** Begin **

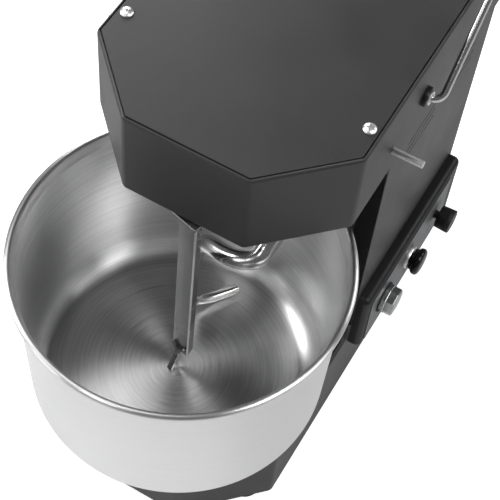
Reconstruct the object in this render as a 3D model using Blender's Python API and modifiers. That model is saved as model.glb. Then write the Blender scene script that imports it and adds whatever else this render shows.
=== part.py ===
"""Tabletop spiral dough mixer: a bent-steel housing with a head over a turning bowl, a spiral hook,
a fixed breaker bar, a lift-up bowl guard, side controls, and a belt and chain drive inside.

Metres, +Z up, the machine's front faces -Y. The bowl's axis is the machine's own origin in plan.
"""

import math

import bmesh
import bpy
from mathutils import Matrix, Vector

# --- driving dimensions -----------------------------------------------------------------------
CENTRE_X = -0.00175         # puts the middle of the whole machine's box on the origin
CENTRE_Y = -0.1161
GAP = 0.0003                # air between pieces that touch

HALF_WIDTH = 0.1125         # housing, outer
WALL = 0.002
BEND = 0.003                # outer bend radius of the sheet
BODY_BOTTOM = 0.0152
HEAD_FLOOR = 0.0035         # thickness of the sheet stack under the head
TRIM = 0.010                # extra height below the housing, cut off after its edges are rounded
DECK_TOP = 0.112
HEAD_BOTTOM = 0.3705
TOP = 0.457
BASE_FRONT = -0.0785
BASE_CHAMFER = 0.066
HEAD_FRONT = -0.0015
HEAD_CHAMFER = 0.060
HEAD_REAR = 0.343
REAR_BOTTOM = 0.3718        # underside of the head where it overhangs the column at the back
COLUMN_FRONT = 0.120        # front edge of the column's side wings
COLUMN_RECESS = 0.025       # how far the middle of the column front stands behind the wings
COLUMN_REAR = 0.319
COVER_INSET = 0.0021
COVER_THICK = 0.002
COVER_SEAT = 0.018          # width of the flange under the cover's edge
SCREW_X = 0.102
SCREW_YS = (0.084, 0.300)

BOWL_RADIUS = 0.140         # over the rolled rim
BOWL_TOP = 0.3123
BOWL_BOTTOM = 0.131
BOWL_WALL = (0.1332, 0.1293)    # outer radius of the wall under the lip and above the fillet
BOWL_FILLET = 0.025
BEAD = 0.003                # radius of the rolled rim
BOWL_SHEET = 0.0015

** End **

** Problem description **
Return only the lines spanning from the first line of the material through the line with "GAP = 0.0003", copied exactly, both ends kept.

** Complete answer **
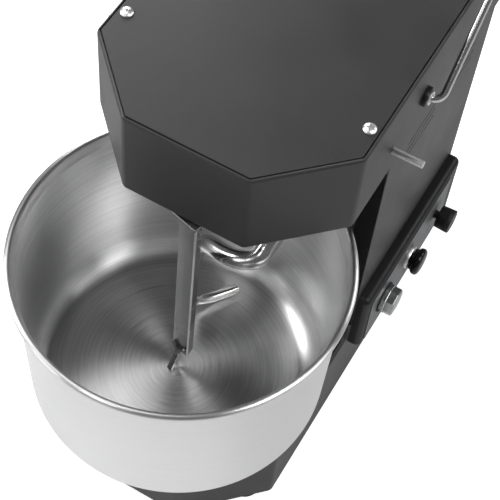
Reconstruct the object in this render as a 3D model using Blender's Python API and modifiers. That model is saved as model.glb. Then write the Blender scene script that imports it and adds whatever else this render shows.
=== part.py ===
"""Tabletop spiral dough mixer: a bent-steel housing with a head over a turning bowl, a spiral hook,
a fixed breaker bar, a lift-up bowl guard, side controls, and a belt and chain drive inside.

Metres, +Z up, the machine's front faces -Y. The bowl's axis is the machine's own origin in plan.
"""

import math

import bmesh
import bpy
from mathutils import Matrix, Vector

# --- driving dimensions -----------------------------------------------------------------------
CENTRE_X = -0.00175         # puts the middle of the whole machine's box on the origin
CENTRE_Y = -0.1161
GAP = 0.0003                # air between pieces that touch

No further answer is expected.